## Written problem
The required output is every line from the beginning of the entries below through the line that includes "radians, sin, sqrt", copied exactly.
[BEGIN Supplied material]
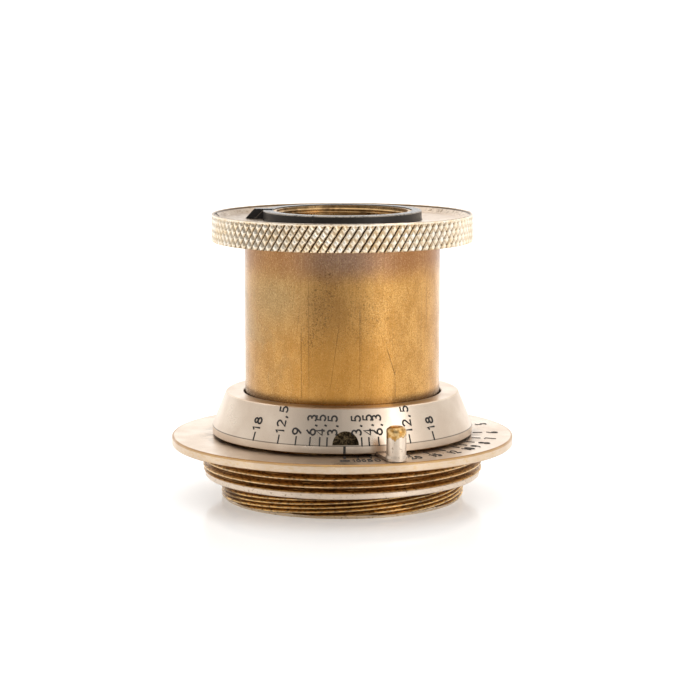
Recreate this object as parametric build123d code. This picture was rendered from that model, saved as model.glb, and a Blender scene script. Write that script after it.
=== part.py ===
from build123d import *
import os
from math import asin, copysign, cos, degrees, radians, sin, sqrt

# Collapsible 50 mm f/3.5 camera lens with a 39 mm screw mount. Millimetres and degrees.
# The optical axis is Z. The rear face of the focusing cam lies at z = 0 and the front points to +Z.
# Bearings run from -Y, the side with the index line, towards +X.

# Screw mount and flange
THREAD_R = 19.5
THREAD_PITCH = 25.4 / 26
THREAD_DEPTH = 0.55
THREAD_CREST = 0.16
THREAD_TURNS = 3
COLLAR_BOTTOM = 3.2
COLLAR_BAND_TOP = 4.0
FLANGE_R = 23.81
FLANGE_BOTTOM = 7.5
FLANGE_TOP = 8.77
UNDERCUT_R = 18.9
RELIEF_R = 19.7
RELIEF_DEPTH = 0.15
EDGE_BREAK = 0.12

# Focusing screw: the sleeve turns in the collar and climbs by one lead in each turn
HELICOID_R = 16.95
RUNNING_GAP = 0.05
LOOSE_GAP = 0.1
CATCH_GAP = 0.15
FOCUS_LEAD = 5.65
FOCUS_TURN = 156.6
SEAL_R = 17.55
SEAL_HEIGHT = 0.5

# Focusing sleeve and its depth scale ring
SLEEVE_SHOULDER = 9.09
SLEEVE_NECK_R = 15.9
SLEEVE_TOP = 14.1
SLEEVE_BORE_R = 14.25
LIP_BOTTOM = 10.05
LIP_TOP = 11.35
BRAKE_POCKET_R = 15.0
SCALE_BAND_R = 18.13
SCALE_BAND_TOP = 10.16
SCALE_TOP_R = 16.16
SCALE_TOP = 14.93
SCALE_HOLE_R = 13.75

# Sliding tube
TUBE_R = 13.53
TUBE_BORE_R = 12.9
TUBE_BOTTOM = 7.3
TUBE_TOP = 37.6
LUG_R = 14.15
LUG_BOTTOM = 8.0
LUG_TOP = 10.0
LUG_WIDTH = 24
LUG_BEARINGS = (60, 180, 300)

# Knurled front ring
FRONT_R = 18.05
FRONT_BOTTOM = 35.79
FRONT_TOP = 39.64
DISH_FLOOR = 38.8
DISH_FLOOR_R = 17.0
DISH_RIM_R = 17.8
FRONT_CENTRE_R = 11.03

# Aperture ring
IRIS_TURN = 72
RING_R = 10.98
RING_BORE_R = 9.62
RING_TOP = 40.07
RING_FOOT_R = 12.2
RING_FOOT_BOTTOM = 36.75
RING_FOOT_TOP = 37.5
TAB_BEARING = -95
TAB_TOP = 40.2
TAB_FLAT_R = 12.15
TAB_TIP_R = 13.4
TAB_WIDTH = 1.5

# Lens barrel and iris
BARREL_R = 12.85
BARREL_FRONT_R = 9.57
BARREL_BORE_R = 9.1
BARREL_TOP = 39.95
CELL_SEAT_R = 8.9
FRONT_CELL_TOP = 38.5
BARREL_BOTTOM = 31.9
CHAMBER_R = 12.1
PLATE_BOTTOM = 35.55
PLATE_TOP = 36.65
CAM_R = 12.0
CAM_BORE_R = 8.0
CAM_BOTTOM = 34.65
CAM_TOP = 35.45
BLADE_COUNT = 10
BLADE_THICKNESS = 0.1
BLADE_STEP = 0.15
BLADE_BOTTOM = 33.05
BLADE_PIVOT_R = 10.9
BLADE_OPEN_R = 6.9
BLADE_OUTER_R = 10.4
BLADE_TIP_R = 9.3
BLADE_START = 4
BLADE_SPAN = 138
BLADE_PIN_R = 0.25
BLADE_LUG_R = 0.55
BLADE_ARM = 4.2
SMALLEST_STOP_R = 1.35
BASE_BOTTOM = 32.15
BASE_TOP = 32.95
LINK_R = 11.5
LINK_BEARINGS = (85, 265)

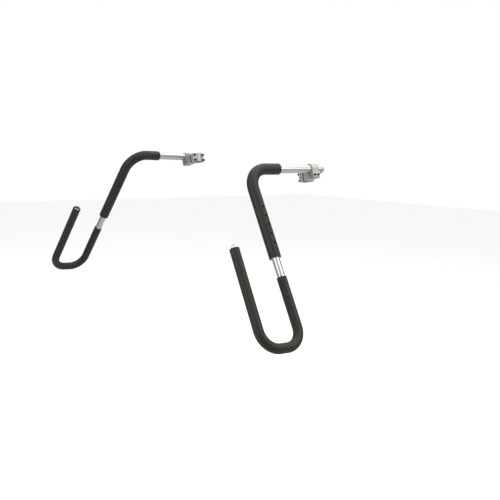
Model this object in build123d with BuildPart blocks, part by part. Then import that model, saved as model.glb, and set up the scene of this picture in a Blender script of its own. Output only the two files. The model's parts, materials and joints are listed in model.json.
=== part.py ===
from build123d import *

import os
from math import cos, radians, sin, tan

# Two-arm side carrier for a long board, as it is fastened to a bicycle.
# X points forward along the bicycle, Y to its left, Z up. Both arms reach out to the right, -Y.
# The origin is the middle of the rear clamp's bore, on the seat post's axis. Millimetres.

os.makedirs("parts", exist_ok=True)

SIDES = ("rear", "front")

# Where the bicycle holds the clamps
BORE_CENTRE = {"rear": (0, 0, 0), "front": (624.8, 0, -48.4)}
POST_ANGLE = {"rear": 73.4, "front": 75.2}  # of the post from the ground, degrees
POST_RADIUS = {"rear": 13.6, "front": 11.1}  # a 27.2 mm seat post and a 22.2 mm quill
SWIVEL = {"rear": 5.2, "front": -0.7}  # of the clamp about its post
BARREL_SIDE = {"rear": -1, "front": 1}  # the tube passes behind the seat post, ahead of the quill
LEAN = {"rear": -33.4, "front": 32.7}  # of the hooks from hanging straight down

# Clamp, in its own frame: x along the barrel, y forward, z up the post
CLAMP_WIDTH = 52
CLAMP_HEIGHT = 32
WING_DEPTH = 8  # of each half, from the split plane
BOSS_RADIUS = 17.5  # round the post
SPLIT = 1.5  # gap between the halves
CORNER = 2.5
NECK_INNER = -15
NECK_OUTER = 14
NECK_BACK = 16
WEB_BACK = 14  # a slot is left between the wing and the web
WEB_OUTER = 25.5
BARREL_REACH = 46  # from the post's axis to the barrel's
BARREL_RISE = 15  # of the barrel's axis over the clamp's middle
BARREL_START = -1
BARREL_END = 27
BARREL_RADIUS = 16.5
EAR_WIDTH = 31
EAR_SLIT = 2.5
EAR_ROUND = 5
EDGE = 0.8

# Screws: M5 in the cap, M4 across the barrel's slit, and an M5 set screw
CAP_SCREW_RADIUS = 2.5
CAP_SCREW_LENGTH = 15
CAP_SCREW_X = 42
CAP_SCREW_Z = 20.4
PINCH_RADIUS = 2
PINCH_LENGTH = 24
PINCH_DROP = 21  # below the barrel's axis
PINCH_X = (6, 20)
SET_SCREW_RADIUS = 2.5
SET_SCREW_SINK = 0.4
HEAD_RADIUS = 1.67  # heads and their hexagons, against the shank's radius
HEAD_HEIGHT = 2
HEAD_HEXAGON = 0.83
SET_HEXAGON = 0.5
SET_HEXAGON_DEPTH = 0.7  # against the set screw's length
THREAD_GAP = 0.05
SCREW_GAP = 0.25
CUT_PAST = 1  # how far a cut runs past the face it leaves

# Outer tube, bent once, with its foam
TUBE_RADIUS = 12.7
TUBE_BORE = 11.18
TUBE_FIT = 0.05  # round the tube, in the barrel and in the stop collar
TUBE_START = -24.5
RUN_OUT = 273  # from the bicycle's middle plane to the bend's corner
BEND_RADIUS = 72
BEND_ANGLE = 87
FOAM_GAP = 0.05
UPPER_FOAM_RADIUS = 17.2
UPPER_FOAM_START = 154
UPPER_FOAM_END = 288  # this and the sizes below are measured down the leg, from the bend's corner
TUBE_END = 289
HOLE_LOW = 247.2
HOLE_PITCH = 28.4
HOLE_COUNT = 5
HOLE_RADIUS = 3.35
FOAM_HOLE_RADIUS = 3.9

# Hook tube, which slides in the outer tube
HOOK_RADIUS = 11.1
HOOK_BORE = 9.45
HOOK_START = 150
LOWER_FOAM_RADIUS = 14.0
LOWER_FOAM_START = 346.2
HOOK_BEND_START = 489.5
HOOK_BEND_RADIUS = 53
HOOK_FLOOR = 23.4
HOOK_RISE = 234
TUBE_SHORT = 7  # the hook tube ends this far below its foam's end
FOAM_ROUND = 1.6

# Snap button and its spring
BUTTON_HOLE = HOLE_LOW - 2 * HOLE_PITCH
BUTTON_RADIUS = 3.2
BUTTON_TOP = 14.2
BUTTON_DOME = 1.2
FLANGE_RADIUS = 4.2
FLANGE_TOP = 8.2
FLANGE_THICK = 1.2
SPRING_THICK = 0.5
SPRING_WIDTH = 7
SPRING_TAIL = 12
SPRING_FOLD = 5  # from the hook tube's end
SPRING_BACK = 8.2

# Stop collar, end plugs and the wire eye
COLLAR_RADIUS = 15
COLLAR_GAP = 0.3
COLLAR_LENGTH = 21.5
PLUG_LENGTH = 16
PLUG_HEAD_THICK = 2
PLUG_ROUND = 1.2
EYE_RADIUS = 7.6
EYE_WIRE_RADIUS = 1.35
EYE_SHANK_RADIUS = 2
EYE_SHANK_DEPTH = 11
EYE_TURN = 45


def turned(plane, degrees):
    """The plane turned about its own z."""
    turn = radians(degrees)
    x_dir = plane.x_dir * cos(turn) + plane.y_dir * sin(turn)
    return Plane(plane.origin, x_dir=x_dir, z_dir=plane.z_dir)


def clamp_plane(side):
    """The clamp's frame: the bore's middle, x out along the barrel, y forward, z up the post."""
    angle = radians(POST_ANGLE[side])
    up_post = (-cos(angle), 0, sin(angle))
    return turned(Plane(BORE_CENTRE[side], x_dir=(0, -1, 0), z_dir=up_post), SWIVEL[side])


def barrel_plane(side):
    """The clamp's side view: origin in the bore's middle, x forward, y up the post."""
    clamp = clamp_plane(side)
    return Plane(clamp.origin, x_dir=clamp.y_dir, z_dir=clamp.x_dir)


def arm_plane(side):
    """The plane an arm is bent in: origin on the barrel's axis, x outward, y down the leg."""
    clamp = clamp_plane(side)
    turn = radians(POST_ANGLE[side] + LEAN[side])
    middle = clamp.from_local_coords((0, BARREL_SIDE[side] * BARREL_REACH, BARREL_RISE))
    normal = clamp.y_dir * sin(turn) - clamp.z_dir * cos(turn)
    return Plane(middle, x_dir=clamp.x_dir, z_dir=normal)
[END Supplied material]
## Response
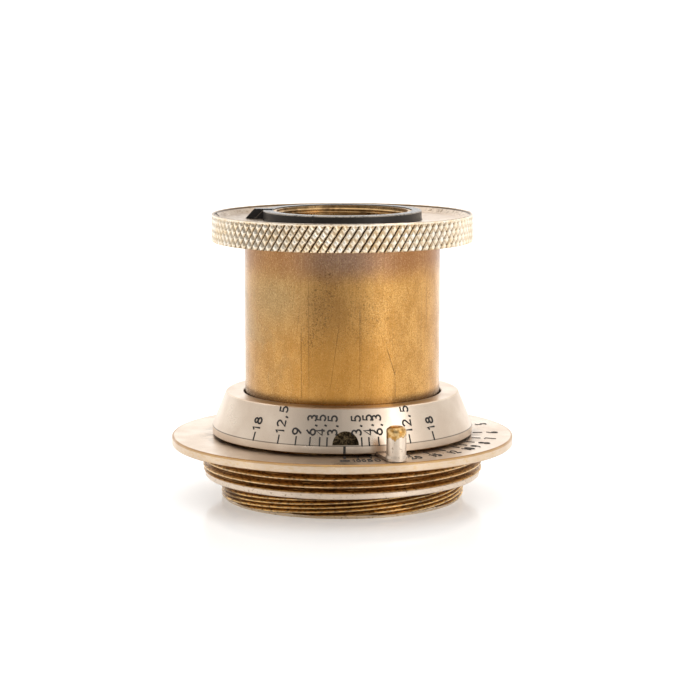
Recreate this object as parametric build123d code. This picture was rendered from that model, saved as model.glb, and a Blender scene script. Write that script after it.
=== part.py ===
from build123d import *
import os
from math import asin, copysign, cos, degrees, radians, sin, sqrt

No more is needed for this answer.